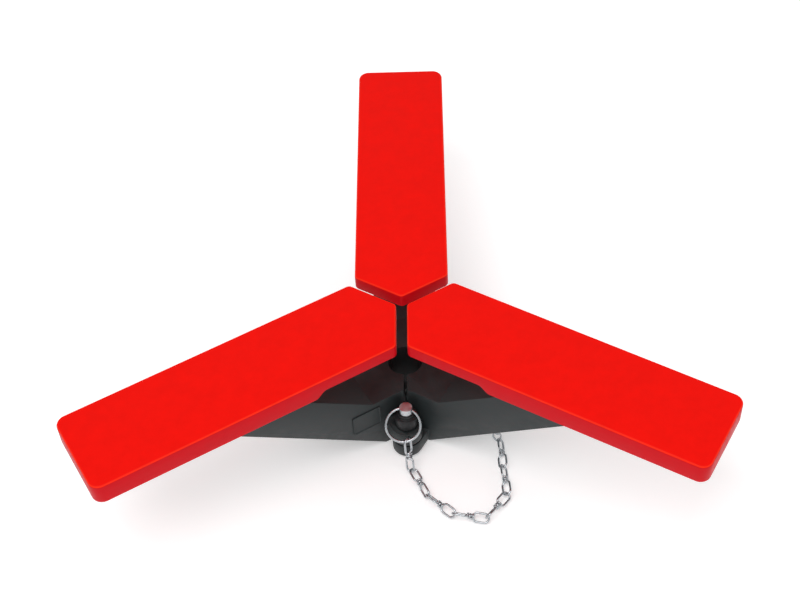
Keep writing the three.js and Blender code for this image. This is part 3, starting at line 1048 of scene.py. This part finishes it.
def link_line(index):
    """The line of one link's wire: coiled on at the knot, round both loops, and coiled off."""
    chain = settings("chain")
    way = link_way(index)
    turn = Matrix.Rotation(math.radians(LINK_ROLLS[index]), 3, way)
    first_normal = turn @ LOOPS_FACE.cross(way).normalized()
    second_normal = Matrix.Rotation(math.pi / 2, 3, way) @ first_normal
    start = round_end(index, first_normal, -1)
    end = round_end(index + 1, second_normal, 1)
    along = (end - start).normalized()
    middle = (start + end) / 2
    half = (end - start).length / 2
    one = along.cross(square_to(first_normal, along)).normalized()
    two = along.cross(square_to(second_normal, along)).normalized()
    two = (two - one * two.dot(one)).normalized()
    radius, coil = chain.loop_radius, 2.05 * chain.wire
    pitch, turns = 2.3 * chain.wire, 1.2

    def coiled(near, to_loop):
        """A coil round the knot, from its middle out to where a loop starts."""
        points = []
        steps = 14
        for k in range(steps + 1):
            t = k / steps
            angle = to_loop - 2 * math.pi * turns * (1 - t)
            place = one * math.cos(angle) + two * math.sin(angle)
            points.append(middle + place * coil + along * near * (0.25 + pitch * turns * t))
        return points

    def loop(near, across):
        """From the knot round one loop and back, on the loop's own side."""
        points = [(0.6 * radius, 3.1), (0.92 * radius, 4.4), (radius, 6.4), (radius, 9.5)]
        arc = [math.pi * k / 10 for k in range(11)]
        points += [(radius * math.cos(a), half + radius * math.sin(a)) for a in arc]
        points += [(-radius, 9.5), (-radius, 6.2), (-0.88 * radius, 4.3), (-0.5 * radius, 3.0)]
        return [middle + across * x + along * near * up for x, up in points]

    line = coiled(-1, 0.0) + loop(-1, one)
    line.append(middle - one * 0.2 * radius - along * 1.8)
    line += [middle, middle - two * 0.2 * radius + along * 1.8]
    line += [*reversed(loop(1, two))]
    line += [*reversed(coiled(1, math.pi / 2))]
    return line


def build_chain():
    """Two runs of one chain: the links that hang from the ring, and those that lie to the eye."""
    chain = settings("chain")
    tree = wire_tree()
    count = len(LINK_ROLLS)
    runs = {
        "ring_tether": (range(RING_END_LINKS), "lock_pin", "pull_ring"),
        "ground_tether": (range(RING_END_LINKS, count), "right_arm", "lock_pin"),
    }
    for name, (links, first, second) in runs.items():
        bm = bmesh.new()
        for index in links:
            points = [bm.verts.new(BORE_PLACE @ p) for p in link_line(index)]
            for a, b in zip(points, points[1:]):
                bm.edges.new((a, b))
        piece = mesh_object(name, bm, recalculate=False)
        values = {"Wire radius": chain.wire * MM, "Sides": chain.sides, "Step": 0.0007}
        grow(piece, tree, values | {"Material": zinc_plated_steel()})
        smooth_by_angle(piece.data, 60)
        piece.data.materials.clear()
        piece.data.materials.append(zinc_plated_steel())
        if second == "pull_ring":
            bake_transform(piece)
        else:
            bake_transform(piece)
        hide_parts(*[f"chain_link_{i + 1}" for i in links])


def build_eye():
    """The anchor eye, screwed square into the arm's sloping underside."""
    rise, start, along, across = 0.8, 43, 100.9, -2.5  # the underside's slope and where it starts
    slope = math.atan(rise)
    normal = Vector((math.sin(slope), 0, -math.cos(slope)))
    seat = Vector((along, across, rise * (along - start)))
    collar = turned_solid(softened(sleeve(2.0, 5, 0.3, 1.9), 0.5), 48)
    collar.transform(rod_place(seat, seat + normal))
    hang = Matrix.Translation(seat + normal * 7.4) @ Matrix.Rotation(math.pi / 2, 4, "X")
    loop = torus(4.6, 1.5, hang, 64, 20)
    shank = rod(seat - normal * 12, seat + normal * 1.5, 2.6, 32, 0.4)
    neck = rod(seat + normal, seat + normal * 3.6, 2.2)
    eye = mesh_object("tether_eye", joined(loop, collar, shank, neck), arm_place("right"))
    smooth_by_angle(eye.data, 40)
    return finish_piece(eye, zinc_plated_steel(), "right_arm", ["chain_anchor_eye"])


# ---- Stage ----


def build_camera():
    stage = settings("stage")
    elevation = stage.elevation
    right = Vector((1, 0, 0))
    up = Vector((0, math.sin(elevation), math.cos(elevation)))
    back = Vector((0, -math.cos(elevation), math.sin(elevation)))
    stand = right * stage.aside + up * stage.above + back * stage.distance
    turn = Matrix.Rotation(-stage.turn, 3, "Z")
    camera = bpy.data.objects.new("camera", bpy.data.cameras.new("camera"))
    bpy.context.scene.collection.objects.link(camera)
    facing = Matrix([turn @ right, turn @ up, turn @ back]).transposed().to_4x4()
    place = turn @ stand * MM + Vector((BORE.x, BORE.y, PAD_TOP * MM))
    camera.matrix_world = Matrix.Translation(place) @ facing
    camera.data.lens = stage.lens
    camera.data.sensor_width = 36
    camera.data.shift_x = -0.1086  # brings the head back to the middle of the frame
    camera.data.clip_end = 100
    bpy.context.scene.camera = camera


def area_light(name, place, target, size, power):
    data = bpy.data.lights.new(name, "AREA")
    data.size = size
    data.energy = power
    light = bpy.data.objects.new(name, data)
    bpy.context.scene.collection.objects.link(light)
    place, target = Vector(place), Vector(target)
    light.matrix_world = (
        Matrix.Translation(place) @ (place - target).to_track_quat("Z", "Y").to_matrix().to_4x4()
    )
    return light


def build_stage():
    stage = settings("stage")
    bm = bmesh.new()
    bmesh.ops.create_grid(bm, x_segments=1, y_segments=1, size=stage.floor_reach * MM)
    floor = mesh_object("floor", bm, Matrix.Translation((0, 0, -0.0006)), recalculate=False)
    floor.data.materials.append(studio_floor())
    middle = (0, -0.05, 0.05)
    area_light("key", (-0.5, -1.0, 2.5), middle, 1.5, 25)
    area_light("fill", (1.7, -0.9, 1.5), middle, 2.2, 4)
    bpy.context.scene.view_settings.view_transform = "Standard"
    world = bpy.context.scene.world or bpy.data.worlds.new("studio")
    bpy.context.scene.world = world
    world.use_nodes = True
    tree = world.node_tree
    tree.nodes.clear()
    look = add_node(tree, "ShaderNodeTexCoord").outputs["Generated"]
    height = add_node(tree, "ShaderNodeSeparateXYZ", {0: look}).outputs["Z"]
    spread = {"From Min": -0.1, "From Max": 0.9, "To Min": 0.4, "To Max": 0.8}
    glow = add_node(tree, "ShaderNodeMapRange", {"Value": height, **spread}).outputs[0]
    sky = add_node(tree, "ShaderNodeBackground", {"Color": (1, 1, 1, 1), "Strength": glow})
    add_node(tree, "ShaderNodeOutputWorld", {"Surface": sky.outputs[0]})


# ---- Operators ----


class SUPPORTHEAD_OT_stage(Operator):
    """Sets up the camera, the floor and the soft studio light"""

    bl_idname = "support_head.stage"
    bl_label = "Stage"

    def execute(self, context):
        build_camera()
        build_stage()
        return {"FINISHED"}


class SUPPORTHEAD_OT_chain(Operator):
    """Builds the knotted chain and its anchor eye"""

    bl_idname = "support_head.chain"
    bl_label = "Chain"

    def execute(self, context):
        build_chain()
        build_eye()
        return {"FINISHED"}


class SUPPORTHEAD_OT_pads(Operator):
    """Builds the three moulded pads"""

    bl_idname = "support_head.pads"
    bl_label = "Pads"

    def execute(self, context):
        for side in ARMS:
            build_pad(side)
        return {"FINISHED"}


class SUPPORTHEAD_OT_castings(Operator):
    """Builds the three cast segments and the blank label"""

    bl_idname = "support_head.castings"
    bl_label = "Cast segments"

    def execute(self, context):
        for side in ARMS:
            build_casting(side)
        build_label()
        return {"FINISHED"}


class SUPPORTHEAD_OT_pad_screws(Operator):
    """Builds the flanged screws that hold the pads, and finishes their inserts"""

    bl_idname = "support_head.pad_screws"
    bl_label = "Pad screws"

    def execute(self, context):
        sizes = {"Across flats": settings("hardware").screw_head, **PAD_SCREW}
        seat = PAD_TOP - settings("pads").thick - PAD_FLANGE - 2 * GAP
        for side, (body, angle) in ARMS.items():
            places = [(along, across, seat) for along, across in SCREW_PLACES]
            nodes = [f"{side}_pad_screw_{i + 1}" for i in range(len(places))]
            turn = (0, 0, math.radians(angle))
            name = f"{side}_slab_screws"
            build_screws(name, places, turn, sizes, body, nodes, arm_place(side))
            for i in range(len(places)):
                node = frame["nodes"][f"{side}_pad_insert_{i + 1}"]
                node.data.materials.clear()
                node.data.materials.append(turned_brass())
        return {"FINISHED"}


class SUPPORTHEAD_OT_hinges(Operator):
    """Builds the two bolted hinges with their bushes and washers"""

    bl_idname = "support_head.hinges"
    bl_label = "Hinges"

    def execute(self, context):
        build_hinge("left", "back", "left_arm", "rear_arm", "rear_arm")
        build_hinge("right", "right", "rear_arm", "right_arm", "rear_arm")
        return {"FINISHED"}


class SUPPORTHEAD_OT_lock_pin(Operator):
    """Builds the lock pin with its collar, bush, catch ball and pull ring"""

    bl_idname = "support_head.lock_pin"
    bl_label = "Lock pin"

    def execute(self, context):
        build_lock_pin()
        build_ring()
        return {"FINISHED"}


OPERATORS = (
    SUPPORTHEAD_OT_stage,
    SUPPORTHEAD_OT_chain,
    SUPPORTHEAD_OT_pads,
    SUPPORTHEAD_OT_castings,
    SUPPORTHEAD_OT_pad_screws,
    SUPPORTHEAD_OT_hinges,
    SUPPORTHEAD_OT_lock_pin,
)


class SUPPORTHEAD_PT_panel(Panel):
    """Lists the pieces of the support head and their sizes"""

    bl_label = "Support Head"
    bl_idname = "SUPPORTHEAD_PT_panel"
    bl_space_type = "VIEW_3D"
    bl_region_type = "UI"
    bl_category = "Support Head"

    def draw(self, context):
        layout = self.layout
        for operator in OPERATORS:
            layout.operator(operator.bl_idname)
        for name, group in GROUPS.items():
            column = layout.box().column()
            column.label(text=name.title())
            for key in group.__annotations__:
                column.prop(getattr(context.scene.support_head, name), key)


CLASSES = (*GROUPS.values(), SupportHeadSettings, *OPERATORS, SUPPORTHEAD_PT_panel)


def register():
    for item in CLASSES:
        bpy.utils.register_class(item)
    bpy.types.Scene.support_head = PointerProperty(type=SupportHeadSettings)


def unregister():
    del bpy.types.Scene.support_head
    for item in reversed(CLASSES):
        bpy.utils.unregister_class(item)


def main():
    register()
    bpy.ops.support_head.stage()
    bpy.ops.support_head.chain()
    bpy.ops.support_head.pads()
    bpy.ops.support_head.castings()
    bpy.ops.support_head.pad_screws()
    bpy.ops.support_head.hinges()
    bpy.ops.support_head.lock_pin()


if __name__ == "__main__":
    main()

§ **What you should do**: In the listing above, reproduce the first line and each one after it through the line that contains "return [middle +".

§ **Output of the exercise**:
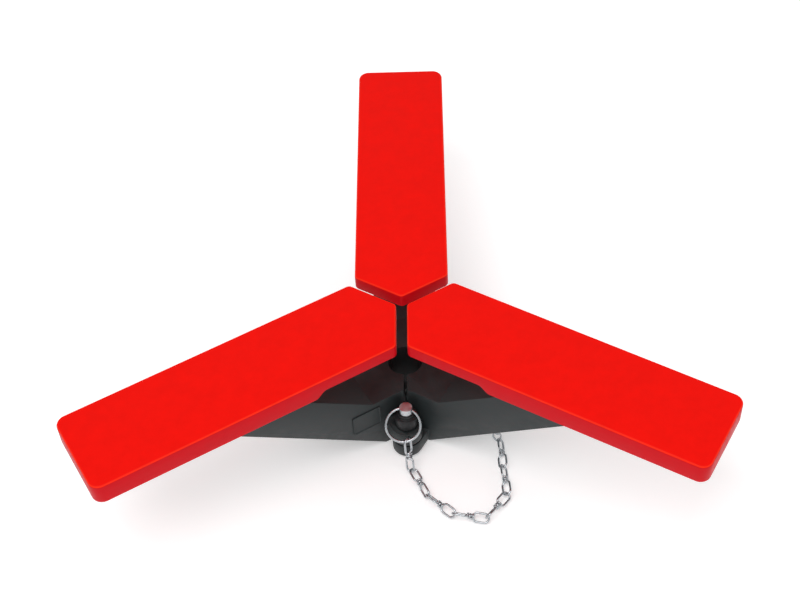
Keep writing the three.js and Blender code for this image. This is part 3, starting at line 1048 of scene.py. This part finishes it.
def link_line(index):
    """The line of one link's wire: coiled on at the knot, round both loops, and coiled off."""
    chain = settings("chain")
    way = link_way(index)
    turn = Matrix.Rotation(math.radians(LINK_ROLLS[index]), 3, way)
    first_normal = turn @ LOOPS_FACE.cross(way).normalized()
    second_normal = Matrix.Rotation(math.pi / 2, 3, way) @ first_normal
    start = round_end(index, first_normal, -1)
    end = round_end(index + 1, second_normal, 1)
    along = (end - start).normalized()
    middle = (start + end) / 2
    half = (end - start).length / 2
    one = along.cross(square_to(first_normal, along)).normalized()
    two = along.cross(square_to(second_normal, along)).normalized()
    two = (two - one * two.dot(one)).normalized()
    radius, coil = chain.loop_radius, 2.05 * chain.wire
    pitch, turns = 2.3 * chain.wire, 1.2

    def coiled(near, to_loop):
        """A coil round the knot, from its middle out to where a loop starts."""
        points = []
        steps = 14
        for k in range(steps + 1):
            t = k / steps
            angle = to_loop - 2 * math.pi * turns * (1 - t)
            place = one * math.cos(angle) + two * math.sin(angle)
            points.append(middle + place * coil + along * near * (0.25 + pitch * turns * t))
        return points

    def loop(near, across):
        """From the knot round one loop and back, on the loop's own side."""
        points = [(0.6 * radius, 3.1), (0.92 * radius, 4.4), (radius, 6.4), (radius, 9.5)]
        arc = [math.pi * k / 10 for k in range(11)]
        points += [(radius * math.cos(a), half + radius * math.sin(a)) for a in arc]
        points += [(-radius, 9.5), (-radius, 6.2), (-0.88 * radius, 4.3), (-0.5 * radius, 3.0)]
        return [middle + across * x + along * near * up for x, up in points]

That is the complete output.